Janie, an island girl and a lobsterman's daughter, makes her first voyage to the mainland of Maine where she will board in town and attend high school. But adjusting to town life and school isn't as easy as she hopes.
Aleda Dorothy Knowlton (Dot) Simpson, born June 28, 1905, grew up on Criehaven Island off the coast of Maine. Later in life, she lived on Gay's Island off Friendship and Cushing with her longtime companion and well-known Maine author, Elizabeth Ogilvie.
After Simpson's death on December 19, 1998 her niece, also named Dorothy Simpson, published The Island's True Child: A Memoir of Growing Up on Criehaven (2003), based on Simpson's unpublished journals dating to 1930.

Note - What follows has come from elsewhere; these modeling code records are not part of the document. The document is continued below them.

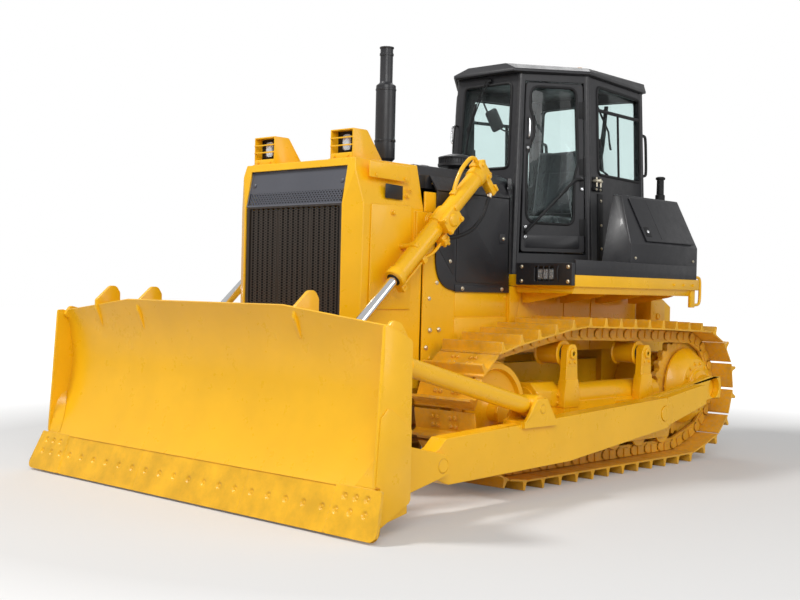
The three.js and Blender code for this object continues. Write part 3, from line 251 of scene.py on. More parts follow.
def plate(outline, low, high, bevel=0.0, steps=2):
    """A flat shape (n, 2) between two heights, its rims rounded by a quarter circle."""
    outline = wound(outline)
    if bevel <= 0:
        rings = [(0.0, low), (0.0, high)]
    else:
        arc = np.linspace(0, np.pi / 2, steps + 1)
        lower = [(bevel * (1 - math.sin(t)), low + bevel * (1 - math.cos(t))) for t in arc]
        upper = [(bevel * (1 - math.cos(t)), high - bevel * (1 - math.sin(t))) for t in arc]
        rings = lower + upper
    points = [np.column_stack([inset(outline, d), np.full(len(outline), h)]) for d, h in rings]
    return surface(np.stack(points), close_v=True, cap=True)


AXES = {
    "x": np.array([[0, 0, 1, 0], [1, 0, 0, 0], [0, 1, 0, 0], [0, 0, 0, 1]], float),
    "y": np.array([[1, 0, 0, 0], [0, 0, 1, 0], [0, 1, 0, 0], [0, 0, 0, 1]], float), "z": np.eye(4),
}


def slab(axis, outline, low, high, bevel=0.0, steps=2):
    """A plate set along an axis: an outline of (y, z) along x, (x, z) along y or (x, y) along z."""
    return plate(outline, min(low, high), max(low, high), bevel, steps).moved(AXES[axis])


def block(low, high, bevel=0.004, steps=2):
    """A box with rounded edges, between two corners."""
    low, high = np.minimum(low, high), np.maximum(low, high)
    (x0, y0, z0), (x1, y1, z1) = low, high
    outline = rounded([(x0, y0), (x1, y0), (x1, y1), (x0, y1)], bevel, steps)
    return plate(outline, z0, z1, bevel, steps)


def path_frames(path):
    """Tangents and side vectors along a path; each side vector is the one before it, made
    square to the new tangent, so the section doesn't twist."""
    path = np.asarray(path, float)
    tangent = np.gradient(path, axis=0)
    tangent /= np.linalg.norm(tangent, axis=1, keepdims=True)
    side = np.cross(tangent[0], (0, 0, 1) if abs(tangent[0][2]) < 0.9 else (1, 0, 0))
    sides = []
    for t in tangent:
        side = side - t * (side @ t)
        side = side / np.linalg.norm(side)
        sides.append(side)
    return tangent, np.array(sides)


def tube(path, radius, segments=10):
    """A round section carried along a path; radius may be a list with one value a point."""
    path = np.asarray(path, float)
    tangent, side = path_frames(path)
    up = np.cross(tangent, side)
    angle = np.arange(segments) * 2 * np.pi / segments
    r = np.broadcast_to(radius, len(path))[:, None, None]
    ring = side[:, None] * np.cos(angle)[None, :, None] + up[:, None] * np.sin(angle)[None, :, None]
    return surface(path[:, None] + r * ring, close_v=True, cap=True)


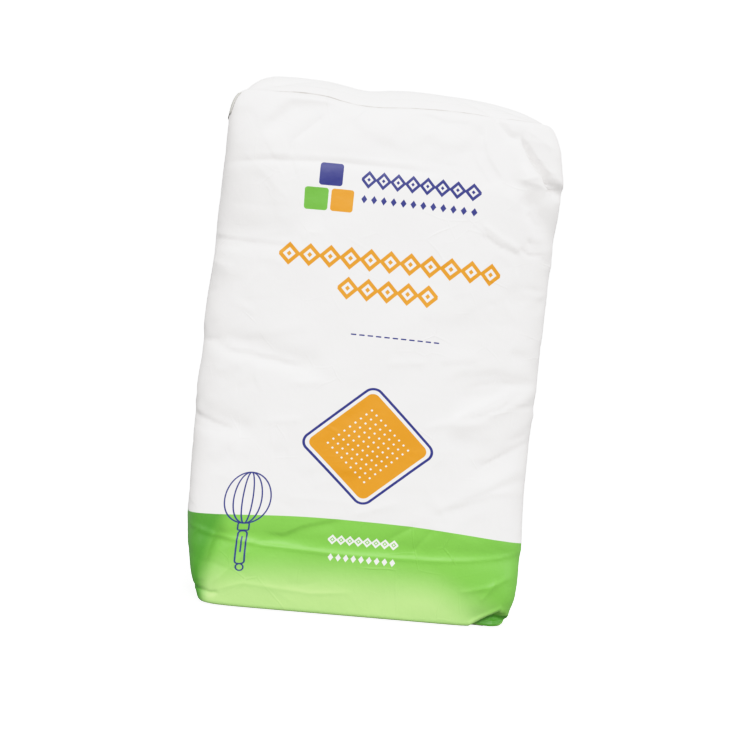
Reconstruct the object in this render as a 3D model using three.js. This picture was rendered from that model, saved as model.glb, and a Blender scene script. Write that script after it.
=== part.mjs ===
// A filled 25 kg paper valve sack of icing sugar, standing on its flat block bottom.
// Millimetres, +Z up, the printed front faces -Y, the origin is the middle of the base.
//
// The sack is one closed body: a flat paper tube, 490 mm wide before filling, opened into a
// block bottom at each end and swollen by its contents. Three paper pieces lie on it: a cover
// strip glued over the folds at each end, and the lip of the filling valve at the top left.

import * as THREE from 'three';

// Overall sizes of the filled sack.
const BELLY_HALF_WIDTH = 200;
const BELLY_HALF_DEPTH = 82;
const RIM_HEIGHT = 590;

// The folded ends are narrower than the belly: how far each side draws in, and over what height.
const BASE_DRAW = {
  left: { depth: 24, reach: 52 },
  right: { depth: 15, reach: 22 },
  depthwise: { depth: 10, reach: 75 },
};
const TOP_DRAW = {
  left: { depth: 13, reach: 10 },
  right: { depth: 25, reach: 30 },
  depthwise: { depth: 13, reach: 75 },
};

// Off the even form: the right side swells a little under its slumped top corner, the left side
// slims upwards, the rim dips where the valve sleeve stops and slumps at its right end.
const RIGHT_SWELL = { height: 510, reach: 55, out: 1.5 };
const LEFT_SLIM = { from: 280, to: 470, in: 4 };
const RIM_DIP = { x: -38, depth: 5.5, backReach: 6, frontReach: 44 };
const RIM_SLUMP = { from: 80, to: 200, depth: 6, frontShare: 0.25 };

// The top end is domed over its rim: steep at the left end, which the valve sleeve fills out,
// and easing down to the slumped right end.
const DOME = {
  rise: 23.2,
  leftPower: 14,
  rightPower: 8,
  depthPower: 2.8,
  easing: { from: 20, to: 190, share: 0.25 },
  dip: { x: -44, reach: 18, share: 0.03 },
};

// A section is a superellipse, nearly a rectangle at the folded ends and an oval at the belly.
const BELLY_SQUARENESS = 2.9;
const END_SQUARENESS = 9;
const SQUARENESS_REACH = 80;
const SQUARENESS_FADE = 1.5;

// Rounding of the paper where a wall turns into an end.
const EDGE_RADIUS = 5;
const EDGE_ROWS = 3;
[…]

This fourth book in the Janie Marshall series set in Maine makes a big jump forward in time, and at last she has left her island to attend high school on the mainland! Yay! And happily Janie at 14 is a little wiser than the constantly self-sabotaging 12 year-old of the earlier books. We are also finally told what year it is (1924), something I'd been wondering while reading the earlier books, which adds to the evidence that this series is at least partially autobiographical. The difficulties Janie faces when encountering city and high school life for the first time are realistically depicted, and are a little tough to read about, but that just made her eventual (and still quite believable) adjustment more satisfying.